#### [Instructions to follow]
Scan the lines below for the string "caption" and report how many lines contain it, giving only the number.

#### [Dataset records]
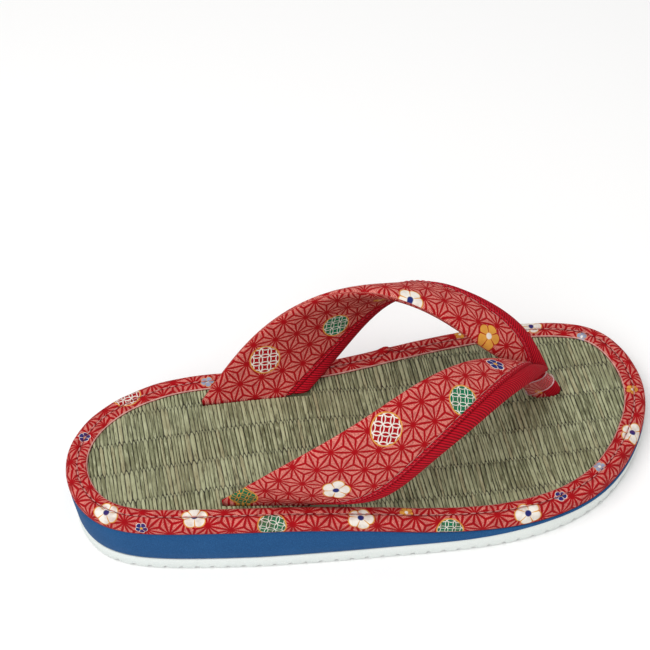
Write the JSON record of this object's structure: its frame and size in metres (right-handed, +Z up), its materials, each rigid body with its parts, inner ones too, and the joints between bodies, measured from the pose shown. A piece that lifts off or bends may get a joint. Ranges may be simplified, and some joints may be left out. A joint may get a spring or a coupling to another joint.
{
  "type": "zori sandal",
  "caption": "Right-foot thong sandal with a rush footbed, foam wedge sole, padded fabric edge and padded V-shaped fabric strap held by a toe post.",
  "frame": {"origin": "middle of the sandal's box in plan, on the floor that it stands on", "axes": "+X from heel to toe, +Y towards the inner (big-toe) side of the right foot, +Z up"},
  "size_m": [0.24, 0.106, 0.067],
  "materials": {
    "white_foam": "matt white foam with ribs",
    "blue_foam": "matt blue foam with fine flecks",
    "board": "plain fibre board",
    "rush": "woven olive-green rush, soft sheen",
    "printed_cotton": "matt printed cotton over padding, red hemp-leaf pattern",
    "strap_cotton": "matt printed cotton over padding, red hemp-leaf pattern",
    "red_twill": "ribbed red band",
    "post_cotton": "folded printed cotton and red band",
    "clear_vinyl": "clear soft vinyl, glossy"
  },
  "bodies": {
    "root": {"outsole": "white_foam", "midsole": "blue_foam", "insole_board": "board", "rush_mat": "rush", "rim_binding": "printed_cotton", "straps": "strap_cotton", "strap_trim": "red_twill", "toe_post": "post_cotton", "toe_sleeve": "clear_vinyl"}
  },
  "joints": []
}
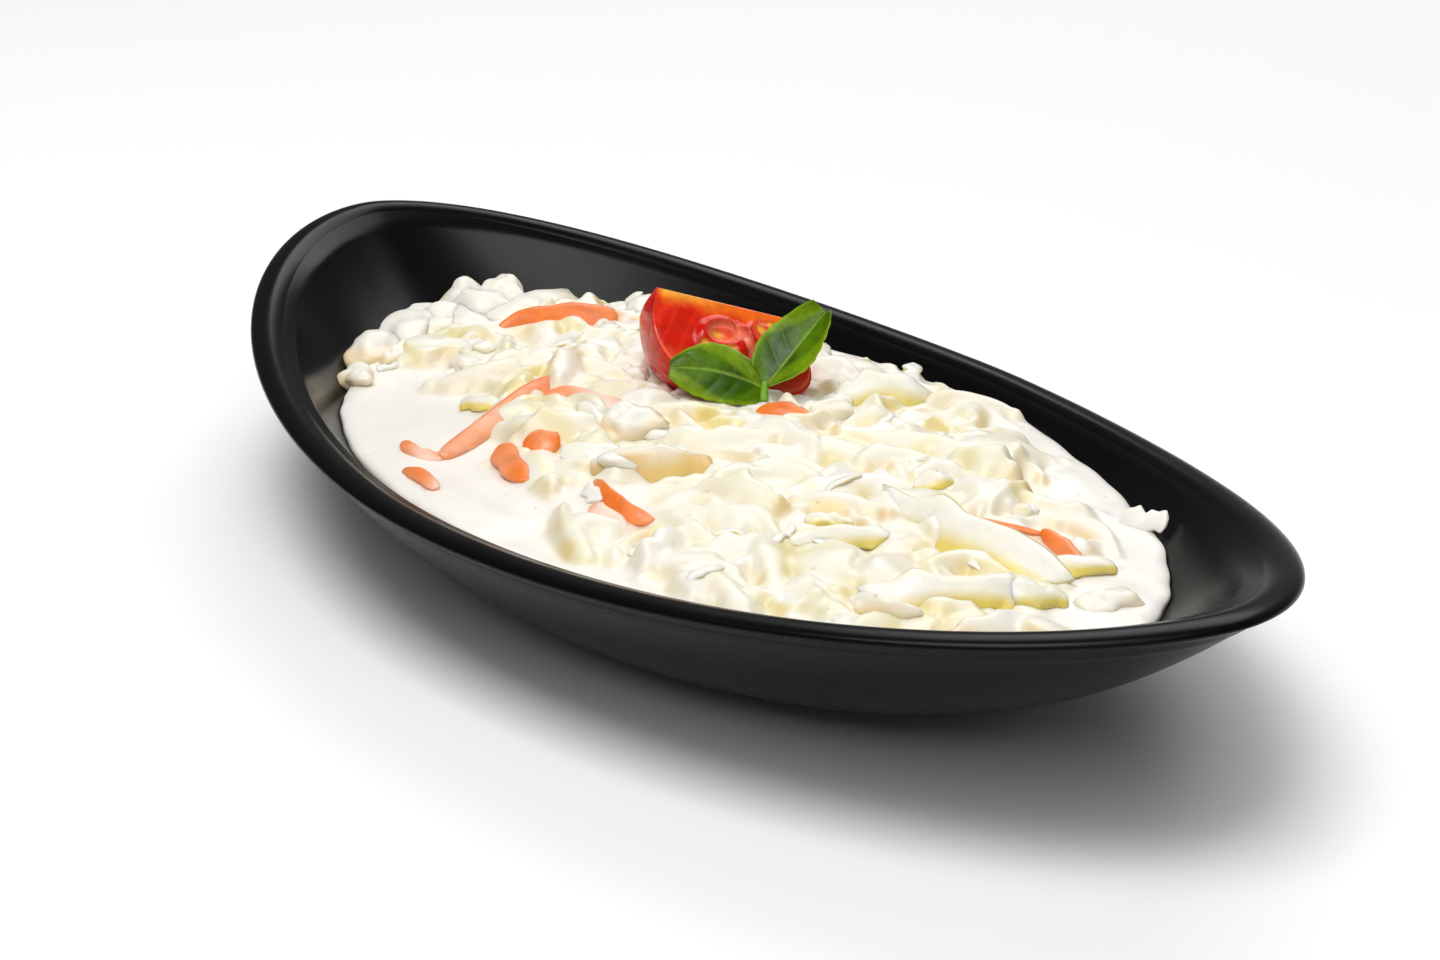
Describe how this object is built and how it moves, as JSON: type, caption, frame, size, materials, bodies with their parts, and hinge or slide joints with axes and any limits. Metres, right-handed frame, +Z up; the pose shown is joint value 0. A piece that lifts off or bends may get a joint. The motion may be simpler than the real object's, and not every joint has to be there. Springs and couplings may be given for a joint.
{
  "type": "coleslaw in a bowl",
  "caption": "Creamy shredded cabbage and carrot salad heaped in an oval boat-shaped black serving bowl, topped with a tomato wedge and a basil sprig.",
  "frame": {"origin": "middle of the bowl's foot, on the plane it rests on", "axes": "+X along the bowl's length towards its right end in the main view, +Y across the bowl towards its far side, +Z up out of the bowl"},
  "size_m": [0.2594, 0.1416, 0.0464],
  "materials": {
    "bowl": "satin black melamine",
    "coleslaw": "wet, creamy dressing over cabbage and carrot shreds",
    "tomato": "wet cut tomato with glossy skin",
    "basil": "semi-gloss fresh leaf"
  },
  "bodies": {
    "root": {"bowl": "bowl", "coleslaw": "coleslaw", "tomato_wedge": "tomato", "basil_sprig": "basil"}
  },
  "joints": []
}
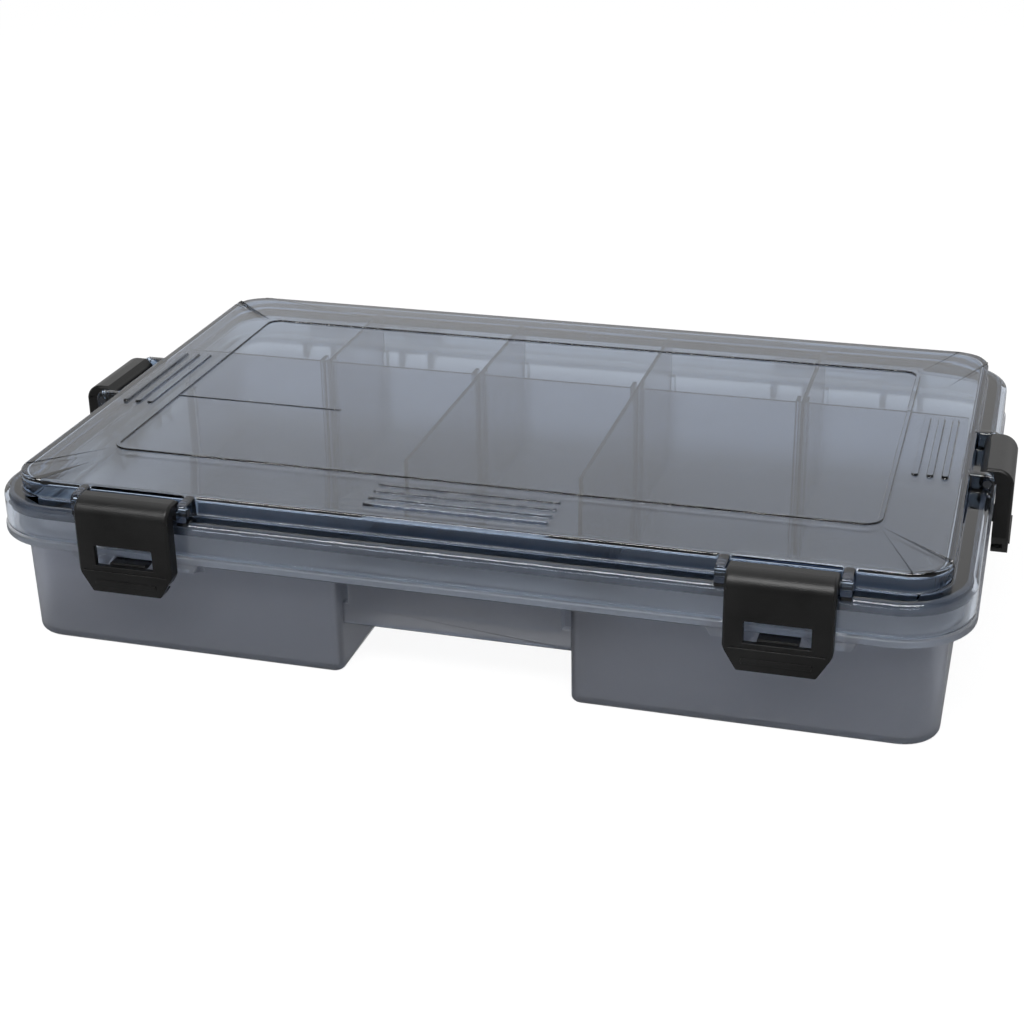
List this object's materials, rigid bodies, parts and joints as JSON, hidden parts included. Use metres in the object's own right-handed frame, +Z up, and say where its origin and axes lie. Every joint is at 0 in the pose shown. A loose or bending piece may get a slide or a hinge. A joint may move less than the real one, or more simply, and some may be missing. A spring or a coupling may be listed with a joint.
{
  "type": "tackle box",
  "caption": "Flat latched tackle box: translucent tub with handle notch, stepped hinged lid with seal, black cam latches and slotted dividers.",
  "frame": {"origin": "middle of the bounding box, on the surface the box stands on", "axes": "+X to the right along the long side, -Y is the front with the handle, +Z up"},
  "size_m": [0.3758, 0.2558, 0.0676],
  "materials": {
    "tub_plastic": "smoky translucent",
    "lid_plastic": "smoky translucent",
    "divider_plastic": "smoky translucent",
    "latch_plastic": "fine grain, satin",
    "seal_rubber": "satin",
    "pin_plastic": "plain",
    "pin_steel": "satin"
  },
  "bodies": {
    "base": {"base_tub": "tub_plastic", "hinge_pin_left": "pin_steel", "hinge_pin_right": "pin_steel", "long_divider": "divider_plastic", "back_divider_1": "divider_plastic", "back_divider_2": "divider_plastic", "back_divider_3": "divider_plastic", "back_divider_4": "divider_plastic", "front_divider_1": "divider_plastic", "front_divider_2": "divider_plastic"},
    "lid": {"lid": "lid_plastic", "lid_seal": "seal_rubber", "latch_pin_front_left": "pin_plastic", "latch_pin_front_right": "pin_plastic", "latch_pin_left": "pin_plastic", "latch_pin_right": "pin_plastic"},
    "latch_front_left": {"latch_front_left": "latch_plastic"},
    "latch_front_right": {"latch_front_right": "latch_plastic"},
    "latch_left": {"latch_left": "latch_plastic"},
    "latch_right": {"latch_right": "latch_plastic"}
  },
  "joints": [
    {"name": "lid_hinge", "type": "hinge", "parent": "base", "child": "lid", "pos_m": [0, 0.1243, 0.05], "axis": [-1, 0, 0], "range_deg": [0, 110]},
    {"name": "latch_front_left_hinge", "type": "hinge", "parent": "lid", "child": "latch_front_left", "pos_m": [-0.118, -0.118, 0.0625], "axis": [-1, 0, 0], "range_deg": [0, 100]},
    {"name": "latch_front_right_hinge", "type": "hinge", "parent": "lid", "child": "latch_front_right", "pos_m": [0.118, -0.118, 0.0625], "axis": [-1, 0, 0], "range_deg": [0, 100]},
    {"name": "latch_left_hinge", "type": "hinge", "parent": "lid", "child": "latch_left", "pos_m": [-0.178, 0, 0.0625], "axis": [0, 1, 0], "range_deg": [0, 100]},
    {"name": "latch_right_hinge", "type": "hinge", "parent": "lid", "child": "latch_right", "pos_m": [0.178, 0, 0.0625], "axis": [0, -1, 0], "range_deg": [0, 100]}
  ]
}
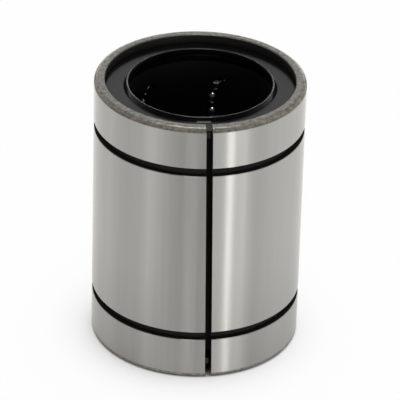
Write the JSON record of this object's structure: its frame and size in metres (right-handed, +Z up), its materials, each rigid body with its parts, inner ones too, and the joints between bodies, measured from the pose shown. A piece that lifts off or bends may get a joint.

#### [Complete answer]
4